A space that has never been neutral
Public space has never been a blank canvas. It is shaped by norms, images and expectations. And for most of modern history, it was "naturally" heterosexual.
Holding hands in the street. Kissing at a bus stop. The "traditional family" in commercials. Wedding billboards. A movie couple on a subway poster. These are all everyday presentations of one form of relationship and identity. We just get so used to it that we stop noticing it.
As soon as another identity appears in the same space, we speak of "imposition". We talk about 'promotion'. That "it's too much".
Pride came into being as a conscious disruption of this self-evidence. A reminder that the city is not just for one. That the streets are not just for one type of story. And that visibility is not a whim, but a tool.
From protest to global language
During the 1970s and 1980s, marches spread outside the US. In 1972, the first Pride was held in London. Gradually, the terminology changed - "Gay Liberation Marches" became "Pride". The emphasis shifted from revolutionary rhetoric to self-acceptance. It did not mean the end of politics, but a transformation.
Pride became a global language of visibility.

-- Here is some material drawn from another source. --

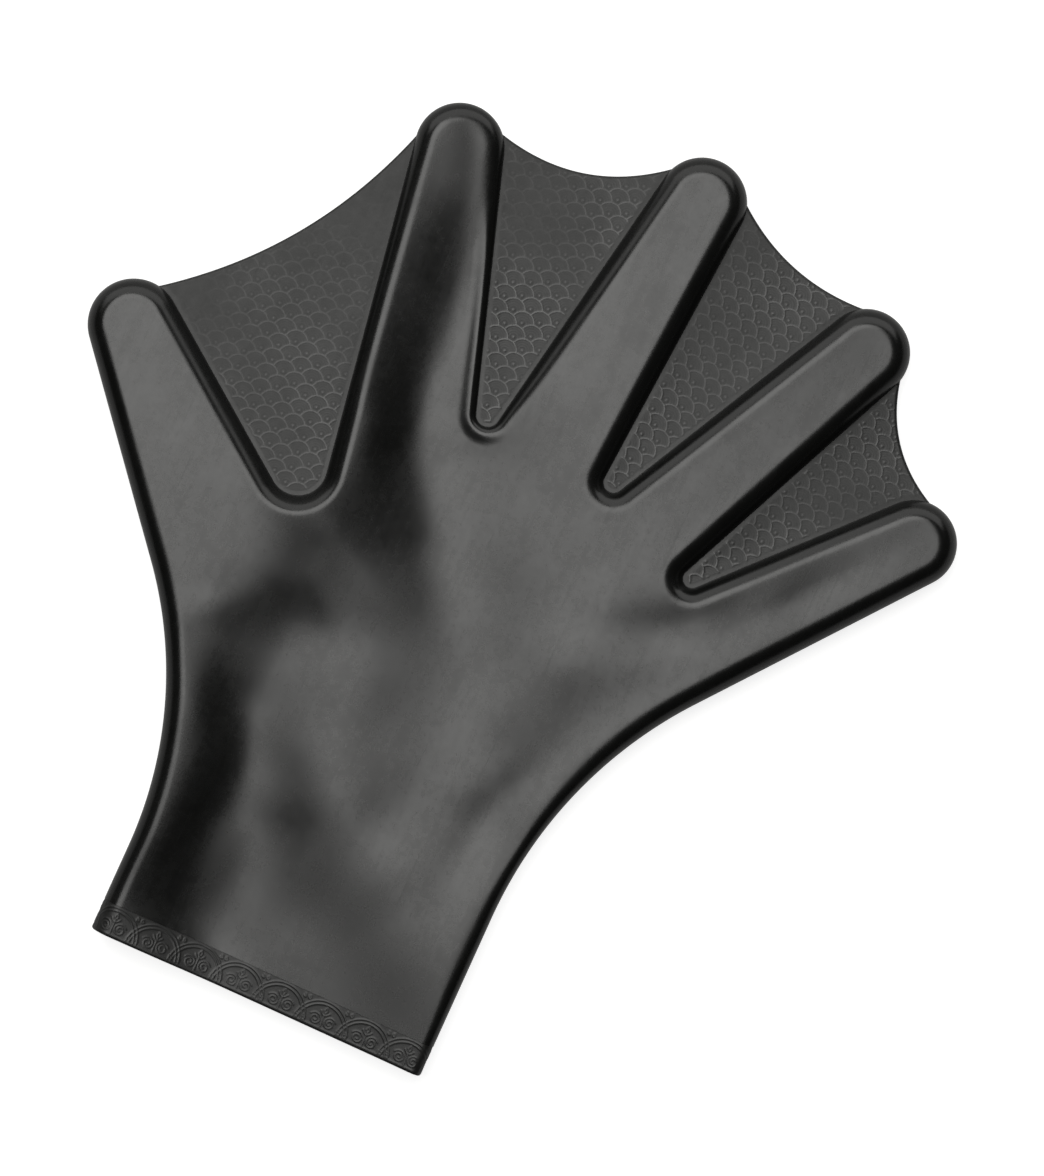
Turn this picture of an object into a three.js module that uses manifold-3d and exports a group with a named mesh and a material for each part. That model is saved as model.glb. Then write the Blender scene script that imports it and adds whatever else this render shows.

In Israel, the first march took place in 1993. Today, a quarter of a million people participate. In the Philippines, thirty to fifty people marched in 1994. In 2023, over a hundred thousand - in response to the rejection of the Equality Act.
In Japan, the first Pride was held in Tokyo in 1994. The largest march in East Asia took place in 2022 in Taiwan, where over 120,000 people took to the streets. In India, the first Pride was held in Calcutta in 1999.
In each of these contexts, the march had a different tone. In some places it was a joyous celebration, in others it was an outright political protest. But one thing was common: coming out into a space where silence had long been expected.
Prague: Pride in a country that "is tolerant"
Prague Pride was founded in 2011. It takes place every year in mid-August and offers dozens of debates, workshops, sports and cultural events in addition to the parade itself. The centre of the action is concentrated in the Pride Village on Střelecký ostrov, culminating in a parade through Prague on Saturday, which heads to Letná pláň.
From the perspective of many Czechs, however, Pride is unnecessary. "Nothing happens here anymore."
But the reality is more complicated.
The Czech Republic still doesn't have marriage for all. Queer kids hear name-calling in schools. Many people are afraid to take their partner's hand on the street. Not because they're squeamish, but because they know what might follow.
Prague Pride is not a celebration of privilege. It is a reminder that equality is not a done deal. That tolerance is not the same as acceptance. And that "you can do what you want, but at home" is just another form of restriction.
Why are we bothered by visibility?
So the question is not why other orientations have to be shown on the street.
The question is: why do we still mind if someone else exists as publicly as we do?
Pride isn't about queer people wanting to be more queer than others. It's about refusing to be less. It's that they don't want to live in the mode of invisibility that has been their only option for generations.
History shows one thing: no rights have ever come quietly. They didn't come from living rooms. They didn't come from closets. It came from the streets.
Because equality does not come in silence. It comes when it is seen.